Furthermore, the political motivation behind these restrictions seems less about responsible governance and more about appeasing ideological advocates who believe government spending—regardless of the context—is inherently wasteful. This ignores the reality that local governments are best positioned to understand and respond to their communities’ needs. Stripping them of this flexibility risks turning local governments into financially weaker entities, dependent on uncertain state funding and vulnerable to economic downturns.

The Hidden Costs of Over-Regulation and the Risk to Texas’ Competitive Edge

Texas has long thrived because of its ability to strike a balance between growth-friendly policies and prudent governance. The push to impose more rigid tax caps threatens to tip this balance into a dangerous territory where local governments are handcuffed, unable to fund their essential functions. In the long run, these policies could erode the state’s reputation as a business haven, where municipalities can adapt revenue strategies to meet their unique circumstances.

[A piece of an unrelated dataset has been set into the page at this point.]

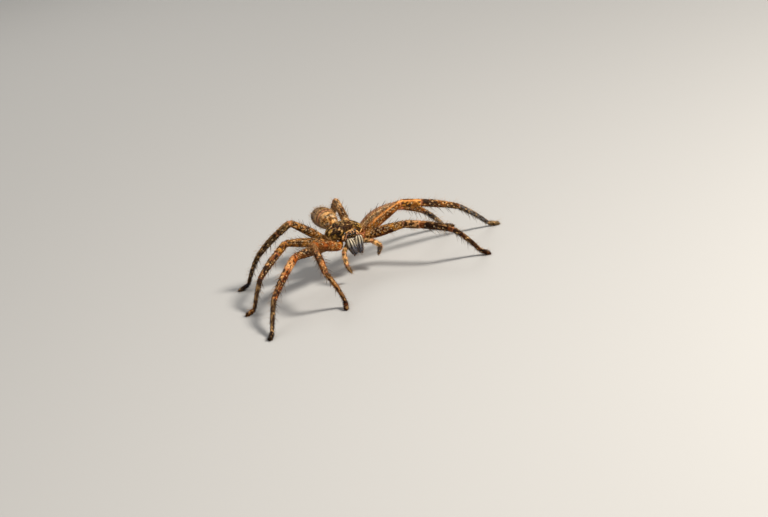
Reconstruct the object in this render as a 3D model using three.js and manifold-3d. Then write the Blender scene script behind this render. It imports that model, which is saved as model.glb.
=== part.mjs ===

By imposing uniform caps without regard for local context, the legislature risks stifling innovation and responsiveness. Cities with pressing needs for infrastructure upgrades and public safety enhancements will be hamstrung, potentially discouraging future investments and hampering the state’s economic momentum. This approach favors austerity over sustainable growth, which could translate into fewer opportunities, higher taxes elsewhere, or a decline in public service quality.

Ultimately, the true challenge lies in finding a balanced approach that respects taxpayers while recognizing the fiscal realities faced by vibrant, growing cities. Instead of punitive restrictions, Texas should consider smarter, tailored policies that enable local governments to meet their obligations without sacrificing fiscal stability. Anything less is a reckless gamble with the foundations of urban prosperity and economic competitiveness.